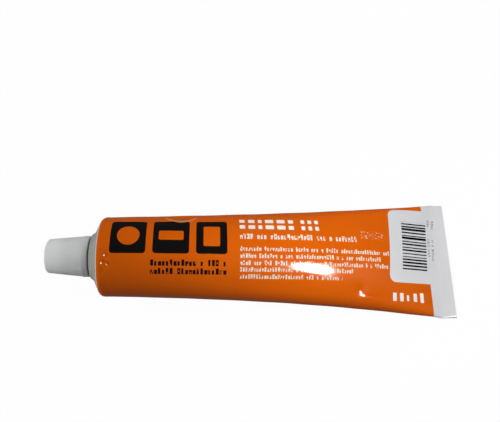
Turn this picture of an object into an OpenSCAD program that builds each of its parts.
// Collapsible aluminium tube of sealant, lying on its flattened side, with its screw cap on.
// Lengths are in millimetres, angles in degrees. +X runs from the cap to the end fold, +Z is up.
// Each piece is drawn along its own axis first, and at_rest() lays it down.

/* [Sleeve] */
// Diameter of the round sleeve at the shoulder
body_d = 32; // [25:1:40]
// Length from the shoulder corner to the edge of the end fold
body_len = 146.5; // [100:0.5:200]
// Length of sleeve behind the shoulder's corner that stays round
round_len = 1; // [0.5:0.5:5]
// Height of the sleeve over the rim of the shoulder
rim_step = 0.06; // [0.03:0.01:0.1]
// Share of the flattening that grows gently along the whole sleeve
gentle_share = 0.5; // [0.3:0.05:0.9]
// Power of the gentle part of the flattening
gentle_power = 1.2; // [1:0.05:2]
// Power of the steep part of the flattening, near the fold
steep_power = 3.7; // [2:0.1:6]
// Half the angle of the arc across the top, where the sleeve is full
crown_angle = 50; // [30:5:70]
// Thickness at which that arc has sunk to a nearly flat top
sunk_t = 3; // [2:0.5:6]

/* [End fold] */
// Width of the folded band at the end, along the sleeve
fold_w = 4; // [2:0.5:8]
// Thickness of the folded band
fold_t = 1.2; // [0.8:0.1:2]
// Length of the pinched strip in front of the band
pinch_w = 1; // [0.5:0.5:3]
// Thickness of the two walls pressed together in that strip
pinch_t = 0.6; // [0.4:0.1:0.7]
// Length over which the underside rises to the pinched strip
fold_rise_len = 12; // [6:1:30]
// Size of the worn edges along the band
fold_edge = 0.25; // [0.1:0.05:0.35]

/* [Shoulder and neck] */
// Slope of the shoulder cone off the plane across the tube
shoulder_slope = 24.5; // [20:0.5:40]
// Radius of the corner between sleeve and shoulder
corner_r = 2.5; // [0.5:0.1:3]
// Diameter of the neck
neck_d = 12; // [9:0.5:13]
// Length of the neck from the shoulder cone to its mouth
neck_len = 10; // [6:0.5:12]
// Wall of the neck round its mouth
mouth_wall = 1.4; // [1:0.1:2]
// Depth of the mouth down to the closing membrane
mouth_depth = 0.6; // [0.3:0.1:2]
// Chamfer at the end of the neck
neck_chamfer = 0.4; // [0.2:0.1:0.8]

/* [Cap] */
// Wall of the cap at its rim, outside the bore
cap_wall = 1.95; // [1.8:0.05:3]
// Taper of the cap's radius from its rim to its free end
cap_taper = 1.45; // [0.4:0.05:1.5]
// Length of the cap
cap_len = 16.5; // [15:0.5:22]
// Length of the straight band at the rim
cap_band_len = 2.4; // [1:0.2:4]
// Step from the straight band down to the tapered side
cap_band_step = 0.12; // [0.05:0.01:0.4]
// Radius of the edge round the free end
cap_edge_r = 1; // [0.5:0.1:1.5]
// Gap between the rim and the shoulder
rim_gap = 1.45; // [0.5:0.05:2]
// Radial clearance between the cap's bore and the neck
bore_clear = 0.25; // [0.1:0.05:0.5]
// Chamfer that leads the neck into the cap, and clears the shoulder
lead_in = 1.2; // [1:0.1:1.4]
// Clearance between the end of the neck and the cap's inner floor
seat_clear = 0.2; // [0.1:0.05:0.5]
// Thickness of the floor across the cap
cap_floor_t = 1.4; // [1:0.1:2]
// Wall of the cap round the recess in its free end
end_wall = 1.6; // [1.2:0.1:2]
// Radius of the piercing point at its root
spike_root_r = 2.2; // [1.5:0.1:3]
// Radius of the piercing point at its tip
spike_tip_r = 0.35; // [0.2:0.05:0.8]
// Distance of the tip below the rim of the recess
spike_sink = 0.6; // [0.3:0.1:2]

/* [Hidden] */
orange_print = "#d86404";
bare_metal = "#a3a7a1";
grey_plastic = "#b6b9b8";

body_r = body_d / 2;
rim_r = body_r - rim_step;
neck_r = neck_d / 2;
mouth_r = neck_r - mouth_wall;
bore_r = neck_r + bore_clear;
cap_rim_r = bore_r + cap_wall;
cap_end_r = cap_rim_r - cap_taper;

// Stations along the tube's axis, counted from the shoulder corner towards the fold
corner_len = corner_r * tan((90 - shoulder_slope) / 2);
sleeve_x = corner_len + 0.3;
round_x = sleeve_x + round_len;
flat_x = body_len - fold_w - pinch_w;
band_x = body_len - fold_w;

// Heights above the corner plane, counted towards the cap
function shoulder_height(r) = (rim_r - r) * tan(shoulder_slope);
neck_base = shoulder_height(neck_r);
neck_end = neck_base + neck_len;
rim_h = shoulder_height(cap_rim_r) + rim_gap;
floor_h = neck_end + seat_clear;
recess_h = floor_h + cap_floor_t;
cap_end_h = rim_h + cap_len;

// The sleeve is drawn as rings of straight facets, and one facet runs along its underside
ring_count = 46;
crown_steps = 10;
side_steps = 26;
ring_points = 2 * (crown_steps + side_steps);
facet = cos((180 - crown_angle) / side_steps / 2);

// The underside is straight and flat from the round part to the fold, and it lies on the table
tilt = atan(facet * (body_r - fold_t / 2) / (body_len - round_x));
lift = body_r * facet * cos(tilt) + round_x * sin(tilt);
cap_reach = (cap_end_h - cap_edge_r) * cos(tilt) + (cap_end_r - cap_edge_r) * sin(tilt) + cap_edge_r;
fold_top = fold_t / 2 - fold_edge;
fold_reach = body_len * cos(tilt) + fold_top * sin(tilt);
shift = (cap_reach - fold_reach) / 2;

arc_steps = 8;
$fn = 96;

// How flat the sleeve is at station x: 0 is round, 1 is pressed flat
function along(x) = min(max((x - round_x) / (flat_x - round_x), 0), 1);
function flatness(x) =
    gentle_share * pow(along(x), gentle_power) + (1 - gentle_share) * pow(along(x), steep_power);

// Half the thickness of the sleeve
function half_thick(x) = max(body_r * (1 - flatness(x)), pinch_t / 2);

// A section has a flat underside, two rounded sides and one wide arc across the top, tangent to them.
// This is half the angle of that arc, where the sleeve has half the thickness h
least_crown = 0.5;
function crown_half(h) =
    max(crown_angle * (h - sunk_t / 2) / (body_r - sunk_t / 2), least_crown);

// Radii [side, crown] of a section, found from its thickness and its girth, with b half the crown's angle.
// The thickness is 2 h = side (1 + cos b) + crown (1 - cos b).
// The sheet doesn't stretch, so half the girth stays PI body_r = side (PI - b - sin b) + crown (b + sin b)
function radii(h) =
    let (
        b = crown_half(h),
        thick_side = 1 + cos(b),
        thick_crown = 1 - cos(b),
        girth_crown = b * PI / 180 + sin(b),
        girth_side = PI - girth_crown,
        scale = thick_side * girth_crown - thick_crown * girth_side
    )
    [
        (2 * h * girth_crown - PI * body_r * thick_crown) / scale,
        (PI * body_r * thick_side - 2 * h * girth_side) / scale
    ];
function underside(x) = -body_r * facet + max(x - round_x, 0) * tan(tilt);

// The band is turned under, so the wall in front of it rises until the top is level all the way
pinch_rise = fold_t - pinch_t;
function rise(x) =
    let (t = min(max((x - flat_x) / fold_rise_len + 1, 0), 1)) pinch_rise * t * t * (3 - 2 * t);

// Half of a section, from the middle of the top round to the underside: points [y, height over the underside]
function half_section(h) =
    let (
        b = crown_half(h),
        side = radii(h)[0],
        crown = radii(h)[1],
        step = (180 - b) / side_steps,
        side_z = side * cos(step / 2)
    )
    [
        for (i = [0:crown_steps - 1])
            let (a = b * (i + 0.5) / crown_steps)
                [crown * sin(a), side_z + side * cos(b) + crown * (cos(a) - cos(b))],
        for (i = [0:side_steps - 1])
            let (a = b + step * (i + 0.5))
                [(crown - side) * sin(b) + side * sin(a), side_z + side * cos(a)]
    ];

// One ring of the sleeve at station x, with half the thickness h, raised by up
function ring(x, h, up) =
    let (half = half_section(h), z = underside(x) + up)
    [
        for (p = half) [x, p[0], z + p[1]],
        for (i = [len(half) - 1:-1:0]) [x, -half[i][0], z + half[i][1]]
    ];

// Each station is [x, half thickness, rise]
sleeve_stations = [
    [sleeve_x, body_r, 0],
    for (i = [0:ring_count])
        let (x = round_x + (flat_x - round_x) * i / ring_count) [x, half_thick(x), rise(x)],
    [band_x - fold_edge, pinch_t / 2, pinch_rise],
    [band_x, (fold_t - fold_edge) / 2, fold_edge],
    [band_x + fold_edge, fold_t / 2, 0],
    [body_len - fold_edge, fold_t / 2, 0],
    [body_len, fold_t / 2 - fold_edge, fold_edge]
];

// Points of an arc in the plane, from angle a0 to a1
function arc(centre, r, a0, a1) = [
    for (i = [0:arc_steps])
        let (a = a0 + (a1 - a0) * i / arc_steps) centre + r * [cos(a), sin(a)]
];

// Loft of the whole sleeve, closed at both ends
module loft(stations) {
    rings = [for (s = stations) ring(s[0], s[1], s[2])];
    last = len(rings) - 1;
    function corner(j, i) = j * ring_points + i % ring_points;
    sides = [
        for (j = [0:last - 1], i = [0:ring_points - 1])
            each [
                [corner(j, i), corner(j + 1, i + 1), corner(j + 1, i)],
                [corner(j, i), corner(j, i + 1), corner(j + 1, i + 1)]
            ]
    ];
    front = [for (i = [ring_points - 1:-1:0]) corner(0, i)];
    back = [for (i = [0:ring_points - 1]) corner(last, i)];
    polyhedron(points = [for (r = rings) each r], faces = concat([front], sides, [back]));
}

// Turns a profile of [radius, height above the corner plane] round the tube's axis
module turned() {
    rotate([0, -90, 0]) rotate_extrude() children();
}

module sleeve() {
    color(orange_print) loft(sleeve_stations);
}

module shoulder_and_neck() {
    color(bare_metal) turned() polygon(concat(
        [[0, -round_x], [rim_r, -round_x]],
        arc([rim_r - corner_r, -corner_len], corner_r, 0, 90 - shoulder_slope),
        [
            [neck_r, neck_base],
            [neck_r, neck_end - neck_chamfer],
            [neck_r - neck_chamfer, neck_end],
            [mouth_r, neck_end],
            [mouth_r, neck_end - mouth_depth],
            [0, neck_end - mouth_depth]
        ]
    ));
}

module tube() {
    sleeve();
    shoulder_and_neck();
}

module cap() {
    band_h = rim_h + cap_band_len;
    recess_r = cap_end_r - end_wall;
    tip_h = cap_end_h - spike_sink;
    color(grey_plastic) turned() polygon(concat(
        [
            [0, floor_h],
            [bore_r, floor_h],
            [bore_r, rim_h + lead_in],
            [bore_r + lead_in, rim_h],
            [cap_rim_r, rim_h],
            [cap_rim_r, band_h],
            [cap_rim_r - cap_band_step, band_h]
        ],
        arc([cap_end_r - cap_edge_r, cap_end_h - cap_edge_r], cap_edge_r, 0, 90),
        [
            [recess_r, cap_end_h],
            [recess_r, recess_h],
            [spike_root_r, recess_h],
            [spike_tip_r, tip_h],
            [0, tip_h]
        ]
    ));
}

// Lays a piece down with its underside on the table, and centres the whole tube on the origin
module at_rest() {
    translate([shift, 0, lift]) rotate([0, tilt, 0]) children();
}

at_rest() tube();
at_rest() cap();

+ + + +

### [Goal]
Include the first line, the line containing "lays it down.", and every line between them, copied exactly from the material above; output no other line.

### [Exercise response]
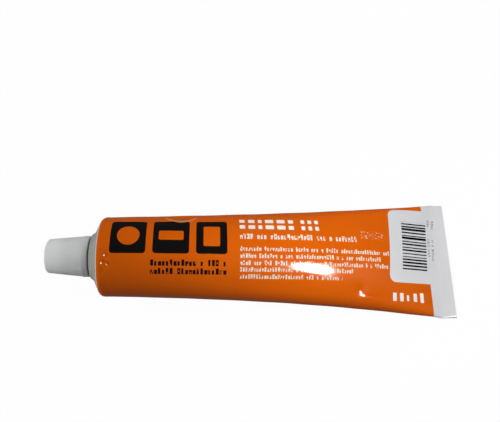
Turn this picture of an object into an OpenSCAD program that builds each of its parts.
// Collapsible aluminium tube of sealant, lying on its flattened side, with its screw cap on.
// Lengths are in millimetres, angles in degrees. +X runs from the cap to the end fold, +Z is up.
// Each piece is drawn along its own axis first, and at_rest() lays it down.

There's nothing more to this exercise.